1] If you make it free, they will buy. (This makes a lot of marketing sense.)

2] Specfic is the new Mainstream (if you look at most mediums of fiction entertainment – tv, movies, etc.)

3] The BIG 3 may be going down, but the (innovative) rest of Specfic is going up.

My favourite part of the editorial was this line:

“Stop worrying about how small the campfires are getting and go and make your own.”

Maybe it was the fact that Stuart pointed to the big instigator of the BIG 3 debate (that lovable rascal Warren Ellis) as a Comic Book author, but the debate reminded me of what happened in the comic book world in the early to mid 1990s.

Up until that point, the popular comic industry was a duopoly: As a writer or artist, you either worked for Marvel Comics or for DC Comics. You would often see someone working for Marvel exclusively for four years and then he / she’d move to DC for another long spell. You never saw someone working for both at the same time.

The most talented of these writers and artists commanded million dollar deals, but at a price:

1] They would never own any of the characters they created. Sometimes, they would not receive credit for creating those characters.

2] There were limits on their creativity in terms of what they could explore and create.

3] They had to adhere to the ‘comics code’ (a code that governed the level of violence, profanity, sexual suggestion contained within comic books).

In 1992 (or 1993, can’t remember exactly), some of those highly paid writer/artist guys bit the two hands that fed them and had held their leashes: They started five or six (memory fading) comic book studios, dedicated to creating their own comic books, and promoted themselves collectively under the name Image Comics. Image was different in terms of the entertainment it produced. In addition, Image more actively recruited new writing and artistic talent. In fact, a fair percentage of their creative talent were recruited at cons (something that DC and Marvel didn’t encourage).

“Those little punks!” the comic book establishment said.

“But we paid them big bucks!” Marvel said, puzzled by the founding of Image.

“But it’s an honour to work for DC Comics…” DC said.

What followed was a period of unknown variety and choice for the comic reader as well as unknown levels of competition for Comics’ BIG 2. So much so that DC killed off Superman and replaced Batman to draw readers back to the fold. Marvel tried similar things with flagship titles like the X-men and Spiderman comic books.

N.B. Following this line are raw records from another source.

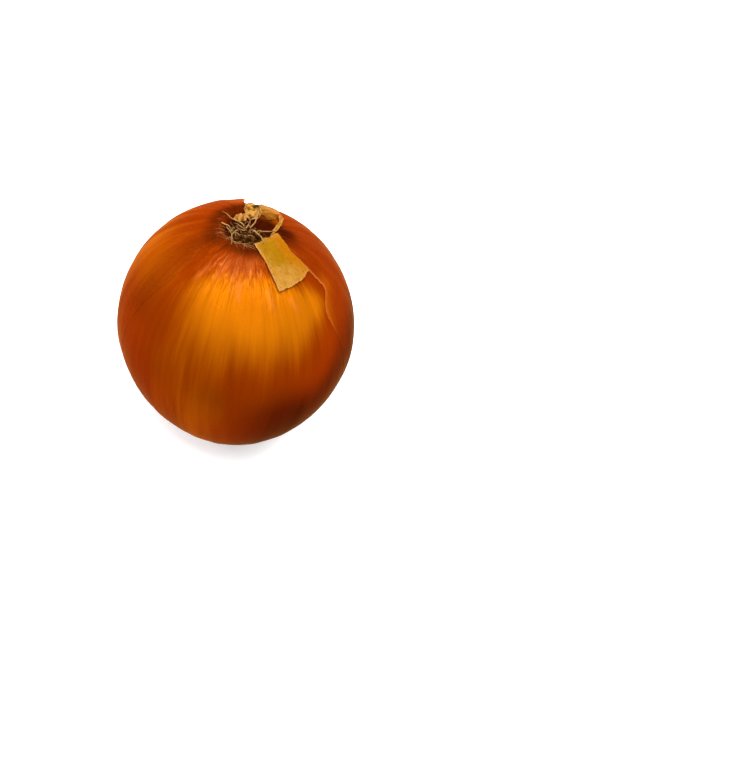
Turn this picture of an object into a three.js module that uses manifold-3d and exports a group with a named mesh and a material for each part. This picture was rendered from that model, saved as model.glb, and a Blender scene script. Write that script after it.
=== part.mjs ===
// A brown globe onion, lying tilted on a small flat spot of its shoulder, root end up.
//
// Units are millimetres and +Z is up. The origin is the middle of the flat spot, on the surface
// that the onion rests on. The onion's own axis runs from its neck, low at the front, to its root
// end, high at the back. Each shape is first worked out about that axis, with the root end at the
// top, and two nested groups then lean it over and turn it.
//
// A place on the onion is given by two angles in degrees: the colatitude, 0 at the middle of the
// root end and 180 at the neck, and the longitude about the axis.

import * as THREE from "three";
import { mergeVertices } from "three/addons/utils/BufferGeometryUtils.js";
import Module from "manifold-3d";

// ---------------------------------------------------------------- driving dimensions

const BULB_RADIUS = 37.5; // at the widest girth
const LEAN_DEG = 36.25; // of the onion's axis from the vertical, towards +Y
const TURN_DEG = -11.4; // of the leaning axis about the vertical
const FLAT_SPOT_DEPTH = 0.65; // taken off the round shoulder where it rests

const ROOT_FLATTENING = 1.0; // the root end is a little flatter than a ball
const ROOT_FLATTENING_DEG = 34;
const PIT_DEPTH = 2.2; // of the dimple that holds the root plate
const PIT_FLOOR_DEG = 7.5; // where its floor ends
const PIT_RIM_DEG = 15; // where its rim meets the shoulder

const NECK_RISE = 4.3; // of the closed neck above the shoulder
const NECK_WIDTH_DEG = 10.9;
const SHOULDER_RISE = 1.3; // of the shoulder towards the neck
const SHOULDER_WIDTH_DEG = 36;

const LOBE_SHARES = [0.025, 0.0025]; // of the radius, for 2 and 5 broad lobes
const LOBE_COUNTS = [2, 5];
const LOBE_PHASES_DEG = [131, 20];

const SKIN_GAP = 0.35; // between pieces that lie on each other
const SKIN_THICKNESS = 0.4; // of a dry outer skin, kept thick enough to be a sound solid
const SKIN_TOP_DEG = 16; // where the dry outer skins end at the root
const SKIN_BOTTOM_DEG = 148; // and at the neck
const FLAP_LIFT = 0.8; // of the flap's free end above the skin under it

const MAT_RADIUS = 5.4; // of the clipped roots' matted middle
const MAT_HEIGHT = 1.5;
const STRAND_COUNT = 16;
const STRAND_RADIUS = 0.3; // of a dry root

const GIRTH_SEGMENTS = 60;
const AXIS_SEGMENTS = 44;

const COLOURS = {
  inner_skin: 0xc8690f,
  outer_skin: 0x9a3d08,
  straw_skin: 0xd2a43a,
  dry_root: 0x7a5a2c,
  neck_skin: 0x9c6a2a,
};

// ---------------------------------------------------------------- small helpers

const radians = THREE.MathUtils.degToRad;
const degrees = THREE.MathUtils.radToDeg;
const wasm = await Module();
wasm.setup();

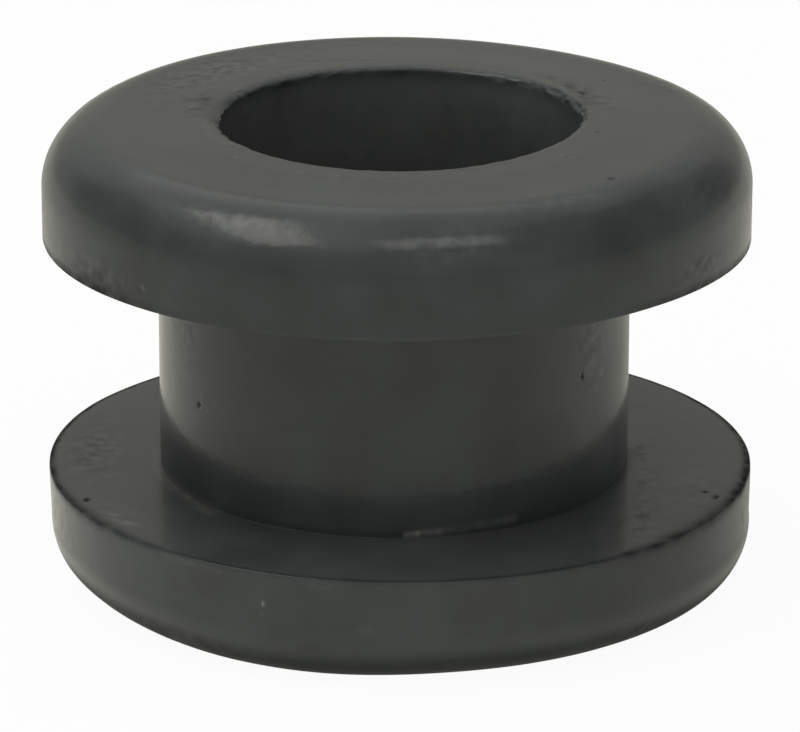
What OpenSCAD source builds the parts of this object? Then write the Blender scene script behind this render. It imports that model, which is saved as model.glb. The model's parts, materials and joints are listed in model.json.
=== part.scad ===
// Rubber panel grommet: a moulded ring that snaps into a round hole and lines it.
//
// The ring stands on its lower flange with the bore upright. Both flanges are
// alike: flat on the outside around the bore, rounded over at the outer
// shoulder, and cut square on the side that faces the panel. The panel's edge
// sits in the groove between them, around the neck.
//
// Origin: on the bore's axis, in the plane that the lower flange stands on.
// +Z runs up the bore. Millimetres.

/* [Outside] */
// Diameter of both flanges
flange_d = 28.6; // [24.8:0.1:60]
// Height over both flanges
body_h = 19; // [15.5:0.1:40]
// Radius of the rounded outer shoulder on each flange
shoulder_r = 2.6; // [0.5:0.1:4]

/* [Groove] */
// Diameter of the neck, which fills the panel's hole
neck_d = 19.1; // [15.5:0.1:23]
// Width of the groove, which takes the panel's thickness
groove_w = 9.7; // [2:0.1:13]
// Radius of the fillet where the neck meets each flange
foot_r = 0.4; // [0.1:0.1:0.9]

/* [Bore] */
// Diameter of the bore, which the cable or pipe runs through
bore_d = 14.4; // [4:0.1:18]

/* [Hidden] */

flange_r = flange_d / 2;
neck_r = neck_d / 2;
bore_r = bore_d / 2;
flange_t = (body_h - groove_w) / 2;
rubber = [0.13, 0.135, 0.14];
// How far a cutting outline reaches past the edge it trims
spare = 1;
$fn = 128;

// What is left of a square corner outside the round that replaces it. The
// corner is at [r, r] and the round's centre is at the origin.
module corner_waste(r) {
    difference() {
        square(r + spare);
        circle(r = r);
    }
}

// Outline of the space that the panel's edge fills, out past the flanges, with
// the neck's foot rounded into the lower flange.
module half_groove() {
    difference() {
        translate([neck_r, flange_t])
            square([flange_r - neck_r + spare, groove_w / 2 + spare]);
        difference() {
            translate([neck_r, flange_t])
                square(foot_r);
            translate([neck_r + foot_r, flange_t + foot_r])
                circle(r = foot_r);
        }
    }
}

// Lower half of the ring's section, from the standing plane up to mid-height.
module half_section() {
    difference() {
        translate([bore_r, 0])
            square([flange_r - bore_r, body_h / 2]);
        half_groove();
        translate([flange_r - shoulder_r, shoulder_r])
            mirror([0, 1])
                corner_waste(shoulder_r);
    }
}

// The two halves meet at mid-height, so both flanges always match.
module section() {
    half_section();
    translate([0, body_h])
        mirror([0, 1])
            half_section();
}

module grommet() {
    color(rubber)
        rotate_extrude()
            section();
}

grommet();
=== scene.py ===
# %% [markdown]
# # A moulded rubber grommet
#
# A grommet lines a hole in a panel so that a cable or a pipe can pass without
# being cut by the edge. This one is a single piece of black rubber: a short
# tube, called the neck, with a round flange at each end. The CAD model gives
# its exact sizes. This script gives it the surface that a mould and a little
# use leave: soft waves, a torn lip around the bore, pits, scratches and a
# black skin with a faint dusty bloom.

# %% Load the CAD frame
import json
import math

import bmesh
import bpy
import numpy as np
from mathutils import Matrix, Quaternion, Vector, noise


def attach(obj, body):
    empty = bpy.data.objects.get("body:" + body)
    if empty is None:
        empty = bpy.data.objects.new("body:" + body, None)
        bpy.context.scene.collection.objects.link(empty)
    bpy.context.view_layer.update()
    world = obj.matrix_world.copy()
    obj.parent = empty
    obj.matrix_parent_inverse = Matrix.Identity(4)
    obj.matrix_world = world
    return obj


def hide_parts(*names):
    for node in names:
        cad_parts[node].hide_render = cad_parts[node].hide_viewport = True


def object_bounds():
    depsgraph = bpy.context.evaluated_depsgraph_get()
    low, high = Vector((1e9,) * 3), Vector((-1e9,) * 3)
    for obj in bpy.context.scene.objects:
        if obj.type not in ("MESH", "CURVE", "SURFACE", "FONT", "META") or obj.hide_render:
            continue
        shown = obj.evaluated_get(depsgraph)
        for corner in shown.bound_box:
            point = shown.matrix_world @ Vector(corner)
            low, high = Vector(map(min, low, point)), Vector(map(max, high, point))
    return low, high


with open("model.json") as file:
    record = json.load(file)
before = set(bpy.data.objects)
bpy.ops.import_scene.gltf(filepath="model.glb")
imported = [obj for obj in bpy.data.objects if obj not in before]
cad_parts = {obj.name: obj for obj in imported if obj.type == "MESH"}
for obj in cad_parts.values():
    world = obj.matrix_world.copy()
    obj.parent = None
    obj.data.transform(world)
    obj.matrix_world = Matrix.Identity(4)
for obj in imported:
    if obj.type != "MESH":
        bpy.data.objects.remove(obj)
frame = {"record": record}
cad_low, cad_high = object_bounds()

print("CAD box in metres:", tuple(cad_low), tuple(cad_high))

# %% [markdown]
# ## Driving sizes
#
# Blender works in metres, but a mould maker thinks in millimetres, so the
# drawing below is in millimetres and is scaled once, when it becomes a mesh.
# The overall size comes from the CAD box. The bore and the groove come from
# the mounts in the record, where each is written as a radius and a length.

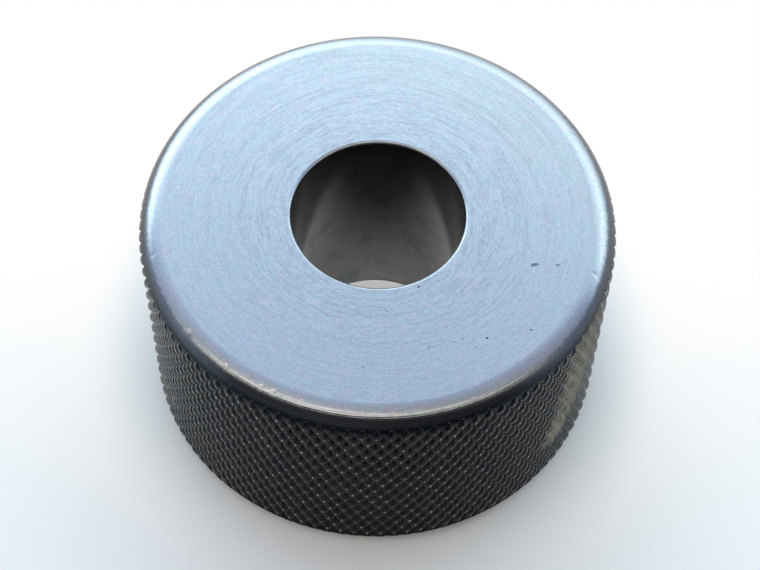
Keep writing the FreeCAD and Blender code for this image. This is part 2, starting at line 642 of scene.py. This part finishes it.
# %% Build the group of patches
def patches_group():
    """Size is how large a patch is in millimetres. Low and High say how much of the noise becomes patch."""
    tree, given, result = new_group(
        "patches",
        {"Size": 3.0, "Detail": 3.0, "Low": 0.4, "High": 0.6},
        {"Mask": "NodeSocketFloat"},
    )
    scale = maths(tree, "DIVIDE", 1.0, given["Size"])
    sockets = {"Vector": millimetres(tree), "Scale": scale, "Detail": given["Detail"], "Roughness": 0.6}
    noise = node(tree, "TexNoise", sockets).outputs["Fac"]
    tree.links.new(between(tree, noise, given["Low"], given["High"]), result["Mask"])
    return tree


patches = patches_group()
print("group", patches.name, "with", len(patches.nodes), "nodes")

# %% [markdown]
# ## Effect: worn blacking
#
# The black finish is thin. It has rubbed off where the ring is touched most: on the upper part of the
# rounded edge, and on the tips of the diamonds. The mask is a step in some level, such as the radius, with
# noise added so that its border is ragged.

# %% Build the group of worn blacking
def worn_blacking_group():
    """Bare steel shows as Level goes from From to To. Ragged moves that border about, at the size Grain."""
    tree, given, result = new_group(
        "worn blacking",
        {"Level": 0.0, "From": 0.0, "To": 1.0, "Ragged": 0.1, "Grain": 0.2},
        {"Mask": "NodeSocketFloat"},
    )
    scale = maths(tree, "DIVIDE", 1.0, given["Grain"])
    sockets = {"Vector": millimetres(tree), "Scale": scale, "Detail": 2.0}
    noise = maths(tree, "SUBTRACT", node(tree, "TexNoise", sockets).outputs["Fac"], 0.5)
    level = maths(tree, "ADD", given["Level"], maths(tree, "MULTIPLY", noise, given["Ragged"]))
    tree.links.new(between(tree, level, given["From"], given["To"]), result["Mask"])
    return tree


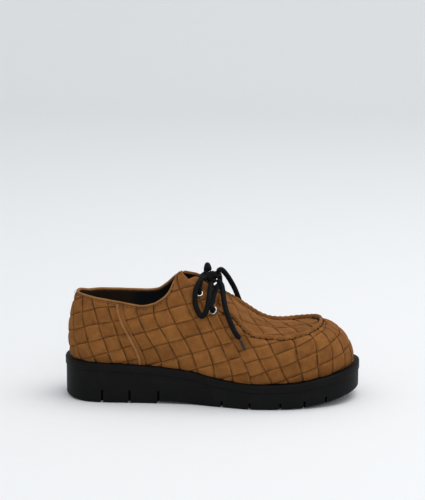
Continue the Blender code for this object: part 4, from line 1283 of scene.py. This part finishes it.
@dataclass
class ToeSeam:
    """The raised puckered seam between vamp and apron, with its stitches and a painted shadow line along each
    side.
    """

    workshop: Workshop
    pucker: float = 0.00575
    spacing: float = 0.00045
    thread: float = 0.00046
    shadow_line_radius: float = 0.00040
    shadow_line_lift: float = 0.0001

    def line(self) -> tuple[np.ndarray, np.ndarray, np.ndarray]:
        """Path round the toe with the direction off the skin and the one across, out to the vamp."""
        run = round_run(RunKind.TOE, APRON_STATION, 0.0010)
        path = run_skin(run, np.array([1.0]))[0]
        normal = run_normals(run, np.array([0.985]))[0]
        place = spaced(path, self.spacing)
        length = np.concatenate([[0], np.cumsum(np.linalg.norm(np.diff(path, axis=0), axis=1))])
        even = np.linspace(0, length[-1], len(place))
        up = unit(np.stack([np.interp(even, length, normal[:, i]) for i in range(3)], -1) + 0.9 * UP)
        across = unit(np.cross(up, np.gradient(place, axis=0)))
        outward_way = place - place.mean(0)
        across *= np.sign(np.sum(across * outward_way, -1).sum())
        up = unit(np.cross(np.gradient(place, axis=0), across))
        up *= np.sign(up[len(up) // 2, 2])
        return place, up, across

    def build(self) -> None:
        """Make the ridge, the stitches over it, and on the vamp and apron sides a thin dark tube beside it as a
        painted shadow line.
        """
        path, up, across = self.line()
        length = self.spacing * np.arange(len(path))
        swell = np.abs(np.sin(math.pi * length / self.pucker)) ** 0.8
        half = SEAM_WIDTH / 2 * (1.08 + 0.14 * swell)
        tall = SEAM_HEIGHT * (0.92 + 0.12 * swell)
        angles = np.linspace(0, 2 * math.pi, 21)[:-1]
        side = np.sign(np.cos(angles)) * np.abs(np.cos(angles)) ** 0.8
        rise = np.where(np.sin(angles) > 0, np.sin(angles), 0.35 * np.sin(angles))
        rings = (path[:, None] + across[:, None] * (half[:, None] * side)[..., None]
                 + up[:, None] * (tall[:, None] * rise)[..., None])
        self.workshop.swept("toe_seam", rings, SUEDE, ("upper",))
        # Thin tubes in the dark thread colour just beside the ridge: painted shadow lines.
        for name, way in (("vamp", 1.0), ("apron", -1.0)):
            beside = path + way * across * 1.22 * half[:, None] + up * self.shadow_line_lift
            self.workshop.swept(f"toe_seam_shadow_line_{name}", tube_rings(beside, np.full(len(path), self.shadow_line_radius), 8),
                                THREAD_AND_SHADOW_LINE)
        number = np.arange(1, int(length[-1] / self.pucker))
        at = np.round(number * self.pucker / self.spacing).astype(int)
        for name, way in (("vamp", 1.0), ("apron", -1.0)):
            low = path[at] + way * across[at] * 1.40 * half[at, None] - up[at] * 0.0002
            high = path[at] + way * across[at] * 1.02 * half[at, None] + up[at] * 0.42 * tall[at, None]
            stitches(self.workshop, f"toe_seam_stitches_{name}", low, high, unit(way * across[at] + up[at]),
                     0.0004, self.thread)


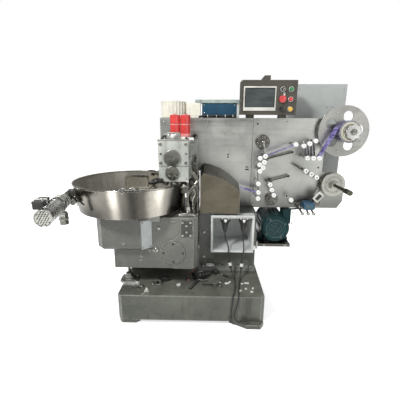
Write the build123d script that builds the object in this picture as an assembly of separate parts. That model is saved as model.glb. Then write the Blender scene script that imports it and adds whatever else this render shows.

A lot of the innovative comic books of today would not be gracing the shelves if the “palace revolution” hadn’t taken place.

If we pull the above actions and reactions into the world Specfic short fiction, we can sketch a similar picture. Although the crises are different, some interesting parallels emerge.


New competition (Image comics) = New (?) competition (online magazines)

BIG 2 (DC Comics & Marvel Comics) = BIG 3 (Asimov’s, Analog, and F&SF)

Note: The BIG 3 Specfic Mags could also be called the BIG 2 since Asimov’s and Analog are both owned by Dell Magazines (for those of you who want to get technical).

Compared to the comics giants DC and Marvel, I’m not sure that Asimov’s, Analog, or Fantasy & Science Fiction are as quick to react or even realise that there is a problem. Also, the above industry parallels ‘key’ asks whether new competition is really new or has just been ignored for too long. This brings up the fact that the BIG 3 (or 2) haven’t been a duopoly for decades and the online zines have simply emphasized the point. However, the BIG 3 (or 2) still act like they are the dominant forces in the Specfic short fiction market place.

Adapt or die…

An interesting aside: Warren Ellis often works for more than one comic book company at the same time. So, he benefited greatly from the Image revolution. In fact, in terms of being prolific, he is comics industry’s equivalent of Jay Lake and Mike Resnick (put together) and comics are huge collaborative efforts that need to be planned in advance and slotted into larger streams of continuity. Where does he find the time?